WHAT THE TASK ASKS - Locate the string "with" in the listing below. Copy every line where it is found.

————————

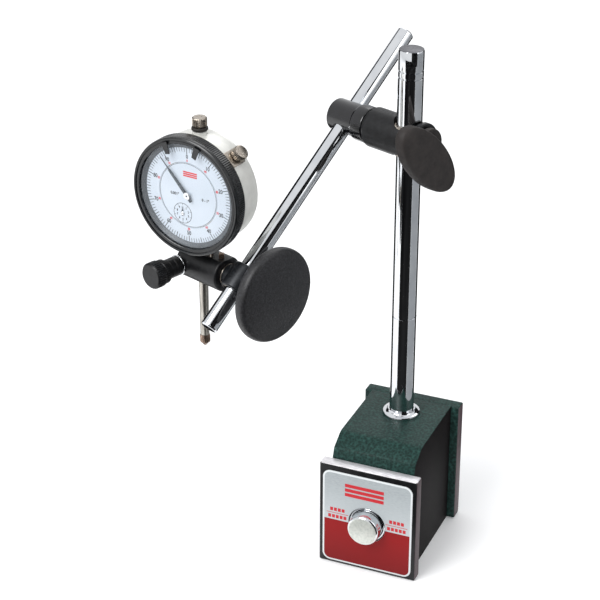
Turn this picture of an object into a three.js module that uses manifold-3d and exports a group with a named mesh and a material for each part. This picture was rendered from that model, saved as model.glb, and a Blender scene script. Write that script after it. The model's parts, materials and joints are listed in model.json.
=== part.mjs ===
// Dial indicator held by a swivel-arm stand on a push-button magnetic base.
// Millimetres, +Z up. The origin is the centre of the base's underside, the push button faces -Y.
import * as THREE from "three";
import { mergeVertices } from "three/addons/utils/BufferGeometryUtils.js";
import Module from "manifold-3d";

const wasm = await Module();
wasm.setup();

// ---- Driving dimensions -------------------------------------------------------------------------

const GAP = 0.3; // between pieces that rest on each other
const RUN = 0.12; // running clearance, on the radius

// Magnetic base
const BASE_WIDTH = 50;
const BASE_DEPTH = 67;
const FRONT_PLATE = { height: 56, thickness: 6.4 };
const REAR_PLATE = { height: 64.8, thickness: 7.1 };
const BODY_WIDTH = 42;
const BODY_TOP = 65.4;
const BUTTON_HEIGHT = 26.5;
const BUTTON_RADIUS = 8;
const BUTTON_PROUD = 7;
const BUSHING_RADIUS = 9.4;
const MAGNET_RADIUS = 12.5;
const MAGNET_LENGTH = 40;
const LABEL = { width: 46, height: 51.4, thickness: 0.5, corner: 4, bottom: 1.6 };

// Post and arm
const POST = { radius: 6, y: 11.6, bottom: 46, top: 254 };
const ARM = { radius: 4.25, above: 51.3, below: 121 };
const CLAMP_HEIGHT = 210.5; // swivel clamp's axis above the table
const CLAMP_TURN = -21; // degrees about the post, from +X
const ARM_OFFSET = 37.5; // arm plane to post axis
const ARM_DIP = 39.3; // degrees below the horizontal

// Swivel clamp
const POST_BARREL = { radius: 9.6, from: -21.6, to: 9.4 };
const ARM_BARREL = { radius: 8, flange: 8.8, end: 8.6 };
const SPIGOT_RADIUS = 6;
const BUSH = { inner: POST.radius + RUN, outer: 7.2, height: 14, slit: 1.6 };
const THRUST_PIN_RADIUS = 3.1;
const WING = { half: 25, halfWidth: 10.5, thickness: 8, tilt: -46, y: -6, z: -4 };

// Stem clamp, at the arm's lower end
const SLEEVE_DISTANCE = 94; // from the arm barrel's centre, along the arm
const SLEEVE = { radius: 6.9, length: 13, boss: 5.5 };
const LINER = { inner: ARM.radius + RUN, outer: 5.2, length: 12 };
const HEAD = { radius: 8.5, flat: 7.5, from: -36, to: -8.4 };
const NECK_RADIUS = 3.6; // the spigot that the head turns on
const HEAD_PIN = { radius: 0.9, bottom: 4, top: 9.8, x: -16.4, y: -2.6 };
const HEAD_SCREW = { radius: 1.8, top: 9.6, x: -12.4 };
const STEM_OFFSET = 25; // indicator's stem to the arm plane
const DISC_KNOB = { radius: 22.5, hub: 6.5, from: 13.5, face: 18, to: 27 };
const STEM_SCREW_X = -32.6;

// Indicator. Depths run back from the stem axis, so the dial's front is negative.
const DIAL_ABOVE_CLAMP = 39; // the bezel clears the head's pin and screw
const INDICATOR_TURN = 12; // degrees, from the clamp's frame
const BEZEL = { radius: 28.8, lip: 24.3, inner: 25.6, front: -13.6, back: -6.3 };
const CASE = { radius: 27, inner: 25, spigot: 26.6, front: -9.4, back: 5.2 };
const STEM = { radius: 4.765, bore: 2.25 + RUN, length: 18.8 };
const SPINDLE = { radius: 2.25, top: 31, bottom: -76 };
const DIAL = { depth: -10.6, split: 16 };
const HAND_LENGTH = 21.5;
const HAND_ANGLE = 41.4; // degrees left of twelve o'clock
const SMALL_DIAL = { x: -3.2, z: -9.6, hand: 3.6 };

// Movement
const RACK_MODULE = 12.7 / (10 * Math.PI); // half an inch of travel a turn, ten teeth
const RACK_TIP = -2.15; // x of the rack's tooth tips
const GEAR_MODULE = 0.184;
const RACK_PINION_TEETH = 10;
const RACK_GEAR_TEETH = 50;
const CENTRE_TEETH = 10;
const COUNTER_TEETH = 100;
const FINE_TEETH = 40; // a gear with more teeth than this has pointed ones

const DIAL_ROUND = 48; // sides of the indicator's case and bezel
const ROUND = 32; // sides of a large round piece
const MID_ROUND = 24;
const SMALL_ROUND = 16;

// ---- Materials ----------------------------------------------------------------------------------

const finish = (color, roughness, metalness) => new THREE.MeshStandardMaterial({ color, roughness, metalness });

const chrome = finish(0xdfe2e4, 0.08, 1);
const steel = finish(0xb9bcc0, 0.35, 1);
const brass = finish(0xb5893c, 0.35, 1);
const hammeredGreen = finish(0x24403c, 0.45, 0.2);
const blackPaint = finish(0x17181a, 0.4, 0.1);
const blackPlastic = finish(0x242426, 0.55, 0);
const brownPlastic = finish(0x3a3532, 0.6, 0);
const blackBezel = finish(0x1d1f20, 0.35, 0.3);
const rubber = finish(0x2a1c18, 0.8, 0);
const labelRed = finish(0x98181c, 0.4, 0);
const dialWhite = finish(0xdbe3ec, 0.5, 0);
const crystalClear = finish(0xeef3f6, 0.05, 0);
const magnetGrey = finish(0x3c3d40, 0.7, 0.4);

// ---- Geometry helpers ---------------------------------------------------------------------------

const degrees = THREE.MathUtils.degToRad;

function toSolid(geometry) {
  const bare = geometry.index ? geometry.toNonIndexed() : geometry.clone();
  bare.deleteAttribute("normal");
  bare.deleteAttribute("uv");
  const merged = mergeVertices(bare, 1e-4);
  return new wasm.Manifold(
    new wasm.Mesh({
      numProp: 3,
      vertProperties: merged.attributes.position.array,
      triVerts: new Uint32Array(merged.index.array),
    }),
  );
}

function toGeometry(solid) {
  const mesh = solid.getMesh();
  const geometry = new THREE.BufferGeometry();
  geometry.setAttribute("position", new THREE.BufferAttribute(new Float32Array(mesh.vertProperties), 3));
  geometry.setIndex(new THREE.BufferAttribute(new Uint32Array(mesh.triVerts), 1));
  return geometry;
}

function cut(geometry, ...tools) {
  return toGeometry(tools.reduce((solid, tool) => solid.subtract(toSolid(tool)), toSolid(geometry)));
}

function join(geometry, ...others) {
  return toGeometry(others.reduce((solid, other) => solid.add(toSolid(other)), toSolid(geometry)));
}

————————

FINISHED TASK -
Turn this picture of an object into a three.js module that uses manifold-3d and exports a group with a named mesh and a material for each part. This picture was rendered from that model, saved as model.glb, and a Blender scene script. Write that script after it. The model's parts, materials and joints are listed in model.json.
const FINE_TEETH = 40; // a gear with more teeth than this has pointed ones